Page MenuHomePhabricator

Better handling of revision deletion on import
Closed, ResolvedPublic

Description

Currently our Import process doesn't handle revision deletion at all, even though the relevant data is exported into the XML format.

This has the following effects for revisions:

Before exportAfter import
Username hiddenThe revision is skipped completely
Edit summary hiddenBlank edit summary
Content hiddenBlank revision (no content)

To me, the bottom two behaviours seem acceptable. We shouldn't skip revisions for which the username is hidden, though. The suppressed username should be replaced by user ID 0 and a user_text such as "Unknown user".

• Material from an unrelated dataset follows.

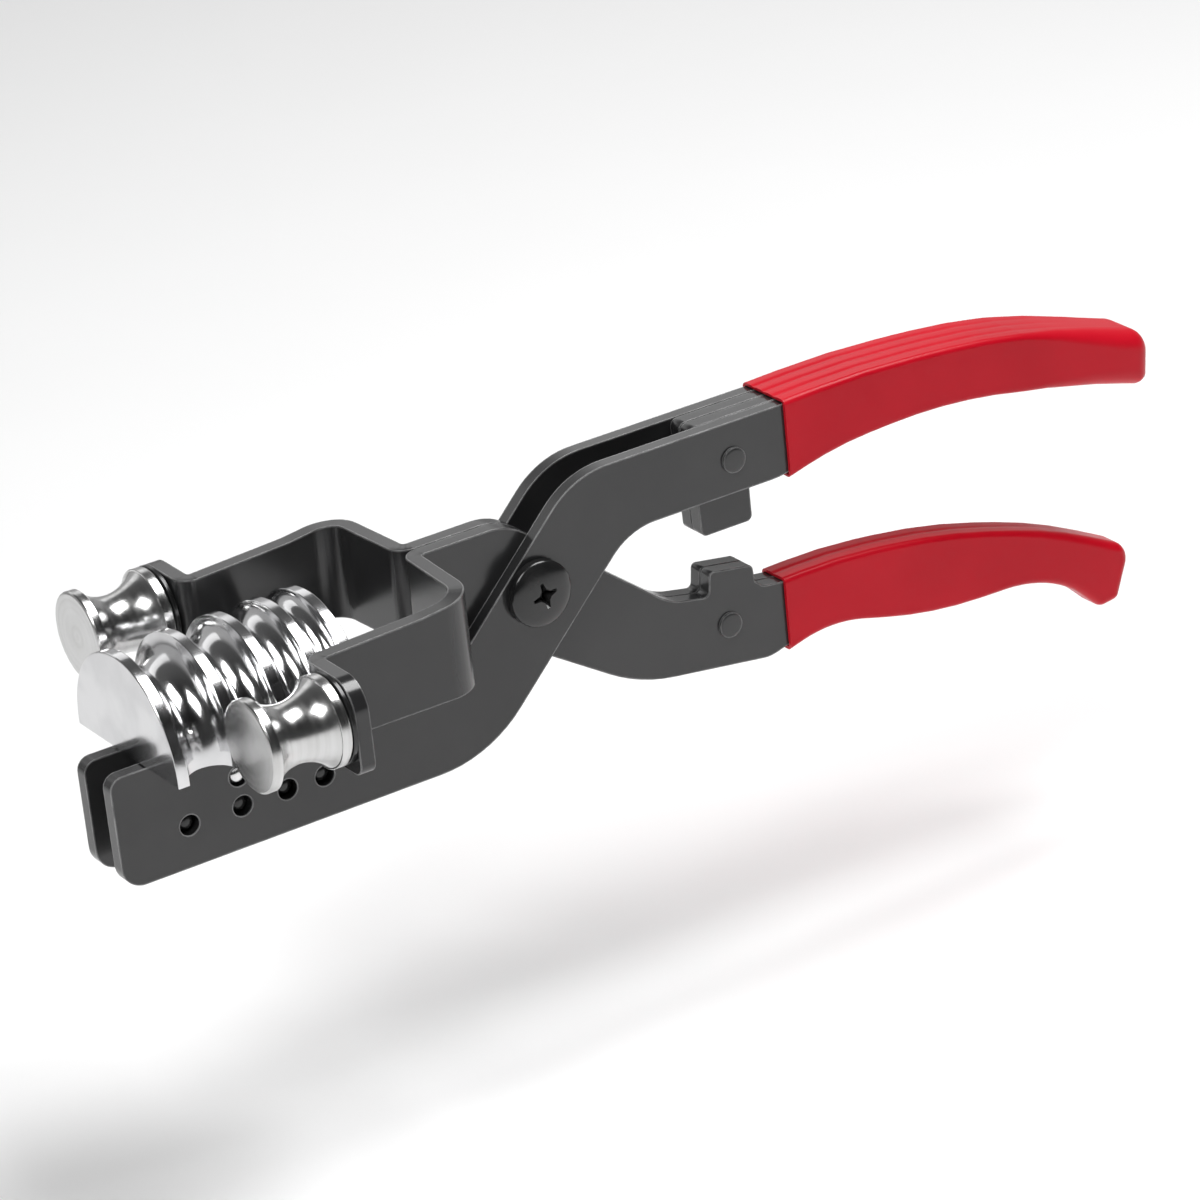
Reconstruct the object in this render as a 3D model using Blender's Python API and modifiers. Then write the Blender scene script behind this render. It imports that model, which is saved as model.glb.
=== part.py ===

For log entries, any kind of selective deletion seems to just blow up WikiImporter; see T34876.

Event Timeline

TTO raised the priority of this task from to Low.
TTO updated the task description. (Show Details)
TTO subscribed.

Change 259987 had a related patch set uploaded (by Georggi199):
Made possible to import dumps without usernames

https://gerrit.wikimedia.org/r/259987

Change 259987 merged by jenkins-bot:
Handle missing titles and usernames when importing log items

https://gerrit.wikimedia.org/r/259987

Change 260349 had a related patch set uploaded (by Georggi199):
Fixed contributor and text handling in Import.php

https://gerrit.wikimedia.org/r/260349

Change 260349 merged by jenkins-bot:
Import: Properly handle deleted usernames in XML dumps

https://gerrit.wikimedia.org/r/260349

Note user:Unknown_user already existed on EnWiki (and only on EnWiki). It was created and briefly used for a few days in 2004. It has 126 edits. Any username should always be checked for existence before using it for any system purpose.

In 2017 this username was added to $wgReservedUsernames in T158474. The account exists, but it can no longer be logged into.